The war's devastation created the conditions for Russia's revolutions in February and October 1917, and the resultant first attempt to "construct the socialist order" as Lenin boldly proclaimed to the Congress of Soviets. Simultaneously it foreshadowed the coming of a new imperial order as the United States, already established as a powerhouse of productivity, transformed from being a debtor to a creditor nation set on its course to eventually replace Britain as capitalism’s reigning superpower.

If the spark that ignited it all was almost accidental -- the assassination at Sarajevo of the heir to the Austrian throne, the Archduke Franz Ferdinand, shot by an ultra-nationalist Bosnian Serb in late June, 1914 -- the root causes of the war clearly went far deeper.

Primary was inter-imperialist rivalry, understood by Marxists as including, but also going beyond, a set of specific factors -- the capitalist drive for markets, raw materials, cheap labor, outlets for static investment, or a solution to periodic overproduction crises.

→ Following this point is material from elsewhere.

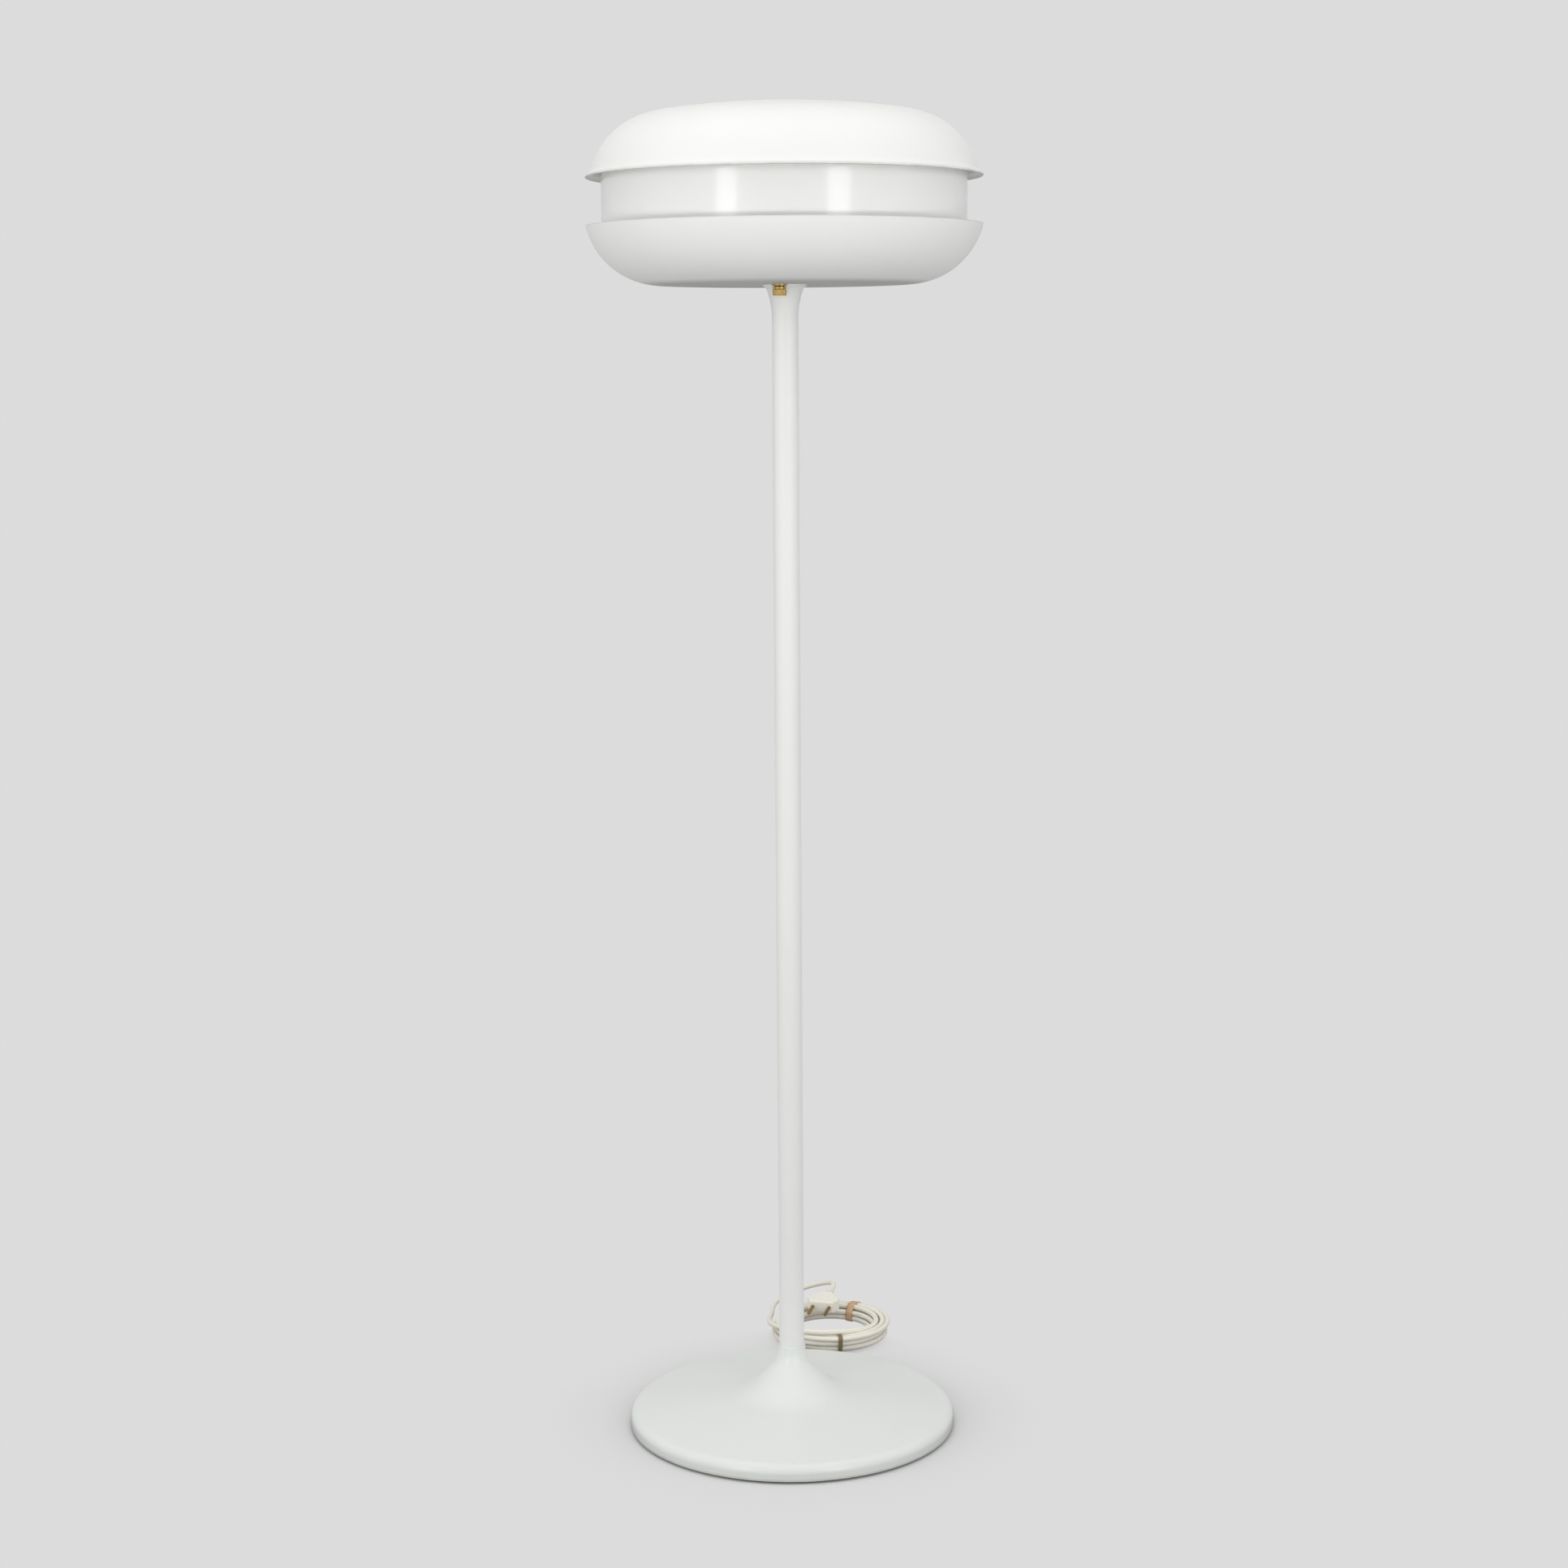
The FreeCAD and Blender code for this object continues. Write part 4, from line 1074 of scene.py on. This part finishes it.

That first global conflagration in some sense was indeed the result of uneven and combined capitalist development on an international scale. Both sides contained the most advanced capitalist societies. Foremost on the Entente or Allied side were Great Britain as well as France and Japan, later joined by the United States. Leading the Central Powers was a unified Germany, by 1914 the strongest, most advanced economy on the European continent.